Changes in xv6 proc structure for threading

New member Significance
int tid; Thread ID
char *tstack; Thread execution stack virtual address
int tstackalloc; if non-zero, stack allocated by kernel
struct spinlock tlock; Thread spin lock for protecting above fields

Implementation of kernel threads

  • The concept of threads being light weight process arises by the fact of shared virtual address space. The threads execute concurently and share text/code, globals and heap region of virtual address space. Note each thread has seperate stack and registers context for execution.

  • The difference between processes and threads is kept by using concept of thread groups.

  • Unlike multithreaded environment in single threaded environment there is no difference between the threads and processes.

    thread image

THREADS GROUPS

  • Thread group is identifed using thread group id and contains multiple threads executing concurrently all sharing the virtual address space.

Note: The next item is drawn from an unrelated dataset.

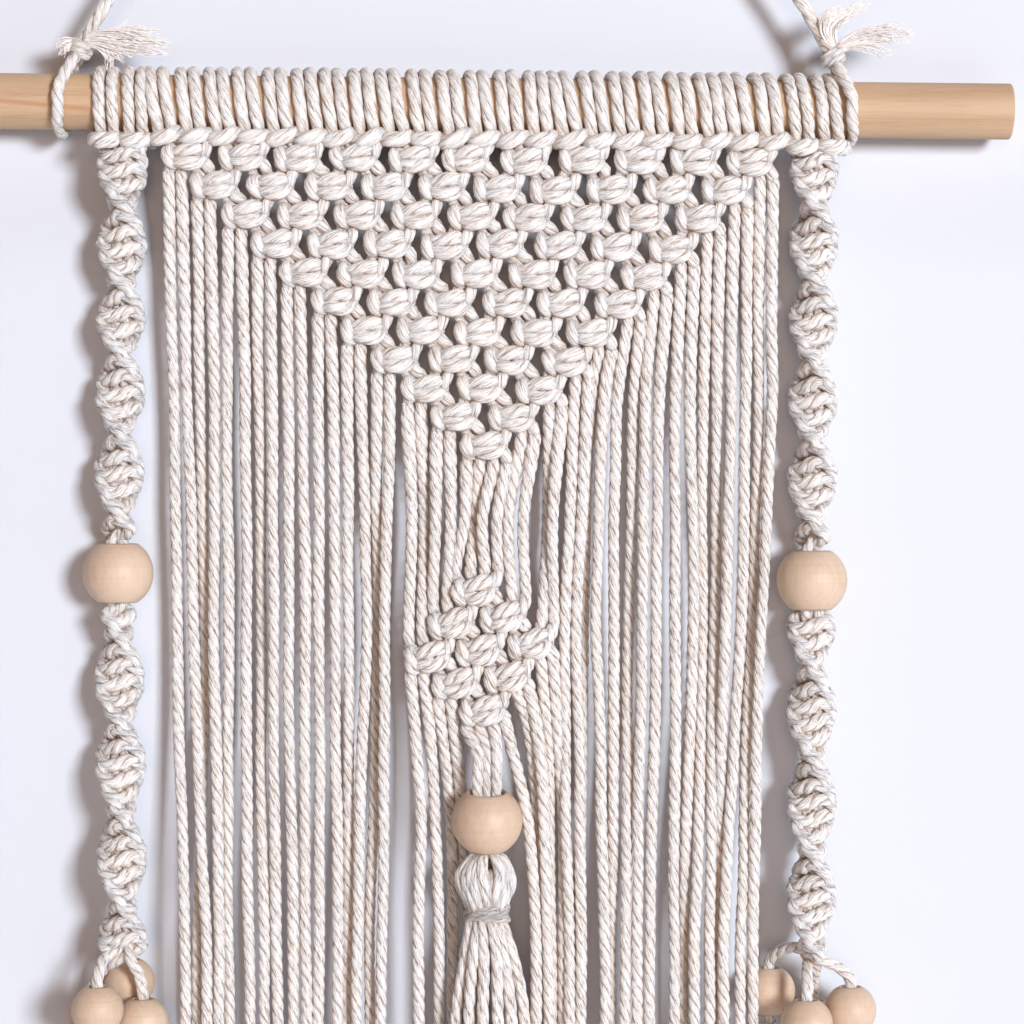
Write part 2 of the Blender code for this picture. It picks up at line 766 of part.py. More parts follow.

  • Each thread group has thread group leader (main threads / process) which holds togerther other threads. All the threads share peer to peer relationship unlike processes having parent child relationship.

  • The thread group leader contains the size of the whole process and initially allocates all the memory required for the processes to execute. The peer threads created will share the memory regions created by group leader.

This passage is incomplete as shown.